== DATA PROVIDED

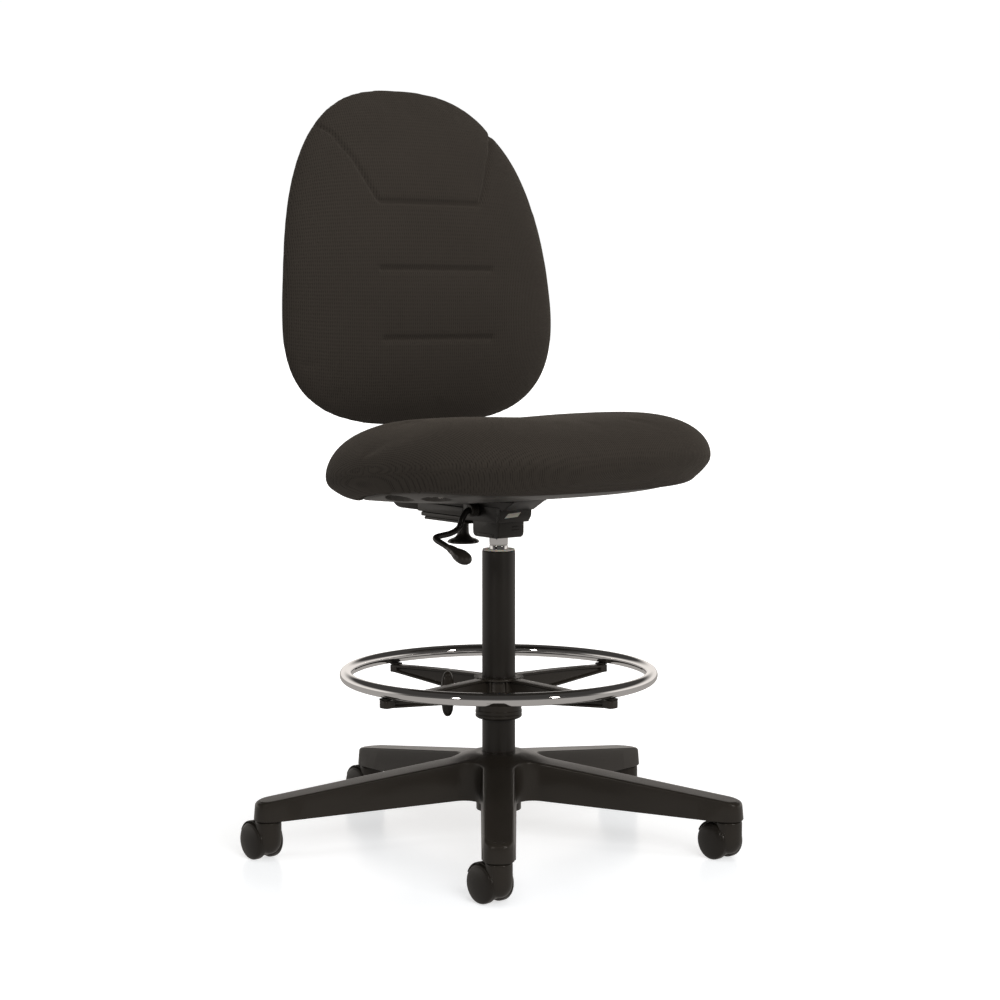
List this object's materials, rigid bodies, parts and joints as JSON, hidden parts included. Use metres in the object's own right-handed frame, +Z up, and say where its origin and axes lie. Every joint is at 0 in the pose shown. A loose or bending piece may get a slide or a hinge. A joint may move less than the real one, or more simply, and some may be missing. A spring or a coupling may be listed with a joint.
{
  "type": "drafting chair",
  "caption": "Swivel drafting chair with star base on casters, gas column, clamped footring, tilt mechanism, contoured seat and egg-shaped back.",
  "frame": {"origin": "centre of the whole chair's footprint, on the floor", "axes": "+Z up; the sitter faces -Y; the sitter's right is -X"},
  "size_m": [0.7246, 0.7114, 1.146],
  "materials": {
    "fabric_knit": "three-dimensional spacer knit, matt",
    "black_plastic": "moulded nylon, satin",
    "pan_plastic": "moulded polypropylene, fine texture",
    "wheel_plastic": "moulded nylon, satin",
    "black_steel": "black powder coat, satin",
    "chrome_plate": "polished chrome plate",
    "zinc_steel": "zinc plated",
    "natural_nylon": "natural nylon",
    "soft_rubber": "matt"
  },
  "bodies": {
    "base": {"star_base": "black_plastic", "column_tube": "black_steel", "guide_bush": "natural_nylon"},
    "gas_rod": {"piston_rod": "zinc_steel", "thrust_bearing": "zinc_steel", "retaining_clip": "zinc_steel"},
    "tilt_base": {"pressure_tube": "chrome_plate", "tilt_housing": "black_steel", "pivot_pin": "zinc_steel"},
    "valve": {"valve_button": "zinc_steel"},
    "seat_assembly": {"chassis": "black_steel", "spring_housing": "black_plastic", "seat_plate": "black_steel", "seat_bolt_1": "zinc_steel", "seat_bolt_2": "zinc_steel", "seat_bolt_3": "zinc_steel", "seat_bolt_4": "zinc_steel", "lever_bush": "black_plastic", "seat_cushion": "fabric_knit", "seat_pan": "pan_plastic", "back_bar": "black_plastic"},
    "tension_adjuster": {"tension_knob": "black_plastic", "tension_screw": "zinc_steel"},
    "lever": {"lever_rod": "black_steel", "lever_paddle": "black_plastic"},
    "backrest": {"back_bracket": "black_plastic", "back_cushion": "fabric_knit", "back_shell": "black_plastic"},
    "footring": {"foot_ring": "chrome_plate", "ring_spider": "black_plastic", "clamp_collar": "black_plastic", "ring_pad_1": "soft_rubber", "ring_pad_2": "soft_rubber", "ring_pad_3": "soft_rubber", "ring_pad_4": "soft_rubber"},
    "ring_clamp": {"clamp_screw": "zinc_steel", "wing_knob": "black_plastic"},
    "caster_1": {"caster_1_hood": "black_plastic", "caster_1_axle": "zinc_steel"},
    "caster_1_wheel_a": {"caster_1_wheel_a": "wheel_plastic"},
    "caster_1_wheel_b": {"caster_1_wheel_b": "wheel_plastic"},
    "caster_2": {"caster_2_hood": "black_plastic", "caster_2_axle": "zinc_steel"},
    "caster_2_wheel_a": {"caster_2_wheel_a": "wheel_plastic"},
    "caster_2_wheel_b": {"caster_2_wheel_b": "wheel_plastic"},
    "caster_3": {"caster_3_hood": "black_plastic", "caster_3_axle": "zinc_steel"},
    "caster_3_wheel_a": {"caster_3_wheel_a": "wheel_plastic"},
    "caster_3_wheel_b": {"caster_3_wheel_b": "wheel_plastic"},
    "caster_4": {"caster_4_hood": "black_plastic", "caster_4_axle": "zinc_steel"},
    "caster_4_wheel_a": {"caster_4_wheel_a": "wheel_plastic"},
    "caster_4_wheel_b": {"caster_4_wheel_b": "wheel_plastic"},
    "caster_5": {"caster_5_hood": "black_plastic", "caster_5_axle": "zinc_steel"},
    "caster_5_wheel_a": {"caster_5_wheel_a": "wheel_plastic"},
    "caster_5_wheel_b": {"caster_5_wheel_b": "wheel_plastic"}
  },
  "joints": [
    {"name": "swivel", "type": "hinge", "parent": "base", "child": "gas_rod", "pos_m": [-0.00097, -0.04526, 0.06], "axis": [0, 0, 1], "continuous": true},
    {"name": "height", "type": "slide", "parent": "gas_rod", "child": "tilt_base", "axis": [0, 0, 1], "range_m": [0, 0.25]},
    {"name": "tilt", "type": "hinge", "parent": "tilt_base", "child": "seat_assembly", "pos_m": [-0.00097, -0.06726, 0.5], "axis": [-1, 0, 0], "range_deg": [0, 12], "stiffness_Nm_per_rad": 90, "springref_deg": -20.05},
    {"name": "lever_lift", "type": "hinge", "parent": "seat_assembly", "child": "lever", "pos_m": [-0.03797, -0.02926, 0.506], "axis": [-1, 0, 0], "range_deg": [0, 12], "stiffness_Nm_per_rad": 1.5, "springref_deg": -5.73},
    {"name": "valve_press", "type": "slide", "parent": "tilt_base", "child": "valve", "axis": [0, 0, -1], "range_m": [0, 0.0035], "stiffness_N_per_m": 500, "springref_m": -0.001},
    {"name": "tension_turn", "type": "hinge", "parent": "seat_assembly", "child": "tension_adjuster", "pos_m": [-0.00097, 0.04474, 0.465], "axis": [0, 0, 1], "continuous": true},
    {"name": "back_height", "type": "slide", "parent": "seat_assembly", "child": "backrest", "axis": [0, 0, 1], "range_m": [0, 0.06]},
    {"name": "ring_height", "type": "slide", "parent": "base", "child": "footring", "axis": [0, 0, 1], "range_m": [-0.045, 0.12]},
    {"name": "ring_clamp_turn", "type": "hinge", "parent": "footring", "child": "ring_clamp", "pos_m": [-0.0409, -0.01517, 0.227], "axis": [-0.7986, 0.6018, 0], "continuous": true},
    {"name": "caster_1_swivel", "type": "hinge", "parent": "base", "child": "caster_1", "pos_m": [0.33852, 0.05853, 0.058], "axis": [0, 0, 1], "continuous": true},
    {"name": "caster_1_roll_a", "type": "hinge", "parent": "caster_1", "child": "caster_1_wheel_a", "pos_m": [0.33757, 0.07651, 0.02716], "axis": [-0.9986, -0.0523, 0], "continuous": true},
    {"name": "caster_1_roll_b", "type": "hinge", "parent": "caster_1", "child": "caster_1_wheel_b", "pos_m": [0.33757, 0.07651, 0.02716], "axis": [-0.9986, -0.0523, 0], "continuous": true},
    {"name": "caster_2_swivel", "type": "hinge", "parent": "base", "child": "caster_2", "pos_m": [0.00522, 0.30969, 0.058], "axis": [0, 0, 1], "continuous": true},
    {"name": "caster_2_roll_a", "type": "hinge", "parent": "caster_2", "child": "caster_2_wheel_a", "pos_m": [0.00428, 0.32766, 0.02716], "axis": [-0.9986, -0.0523, 0], "continuous": true},
    {"name": "caster_2_roll_b", "type": "hinge", "parent": "caster_2", "child": "caster_2_wheel_b", "pos_m": [0.00428, 0.32766, 0.02716], "axis": [-0.9986, -0.0523, 0], "continuous": true},
    {"name": "caster_3_swivel", "type": "hinge", "parent": "base", "child": "caster_3", "pos_m": [-0.33663, 0.07032, 0.058], "axis": [0, 0, 1], "continuous": true},
    {"name": "caster_3_roll_a", "type": "hinge", "parent": "caster_3", "child": "caster_3_wheel_a", "pos_m": [-0.33757, 0.08829, 0.02716], "axis": [-0.9986, -0.0523, 0], "continuous": true},
    {"name": "caster_3_roll_b", "type": "hinge", "parent": "caster_3", "child": "caster_3_wheel_b", "pos_m": [-0.33757, 0.08829, 0.02716], "axis": [-0.9986, -0.0523, 0], "continuous": true},
    {"name": "caster_4_swivel", "type": "hinge", "parent": "base", "child": "caster_4", "pos_m": [-0.21462, -0.32877, 0.058], "axis": [0, 0, 1], "continuous": true},
    {"name": "caster_4_roll_a", "type": "hinge", "parent": "caster_4", "child": "caster_4_wheel_a", "pos_m": [-0.21556, -0.3108, 0.02716], "axis": [-0.9986, -0.0523, 0], "continuous": true},
    {"name": "caster_4_roll_b", "type": "hinge", "parent": "caster_4", "child": "caster_4_wheel_b", "pos_m": [-0.21556, -0.3108, 0.02716], "axis": [-0.9986, -0.0523, 0], "continuous": true},
    {"name": "caster_5_swivel", "type": "hinge", "parent": "base", "child": "caster_5", "pos_m": [0.20265, -0.33606, 0.058], "axis": [0, 0, 1], "continuous": true},
    {"name": "caster_5_roll_a", "type": "hinge", "parent": "caster_5", "child": "caster_5_wheel_a", "pos_m": [0.2017, -0.31808, 0.02716], "axis": [-0.9986, -0.0523, 0], "continuous": true},
    {"name": "caster_5_roll_b", "type": "hinge", "parent": "caster_5", "child": "caster_5_wheel_b", "pos_m": [0.2017, -0.31808, 0.02716], "axis": [-0.9986, -0.0523, 0], "continuous": true}
  ],
  "couplings": [
    {"joint": "valve_press", "follows": "lever_lift", "m_per_rad": 0.0167}
  ]
}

====

State how many lines of the listing hold the string "origin"; reply with the number and nothing else.

2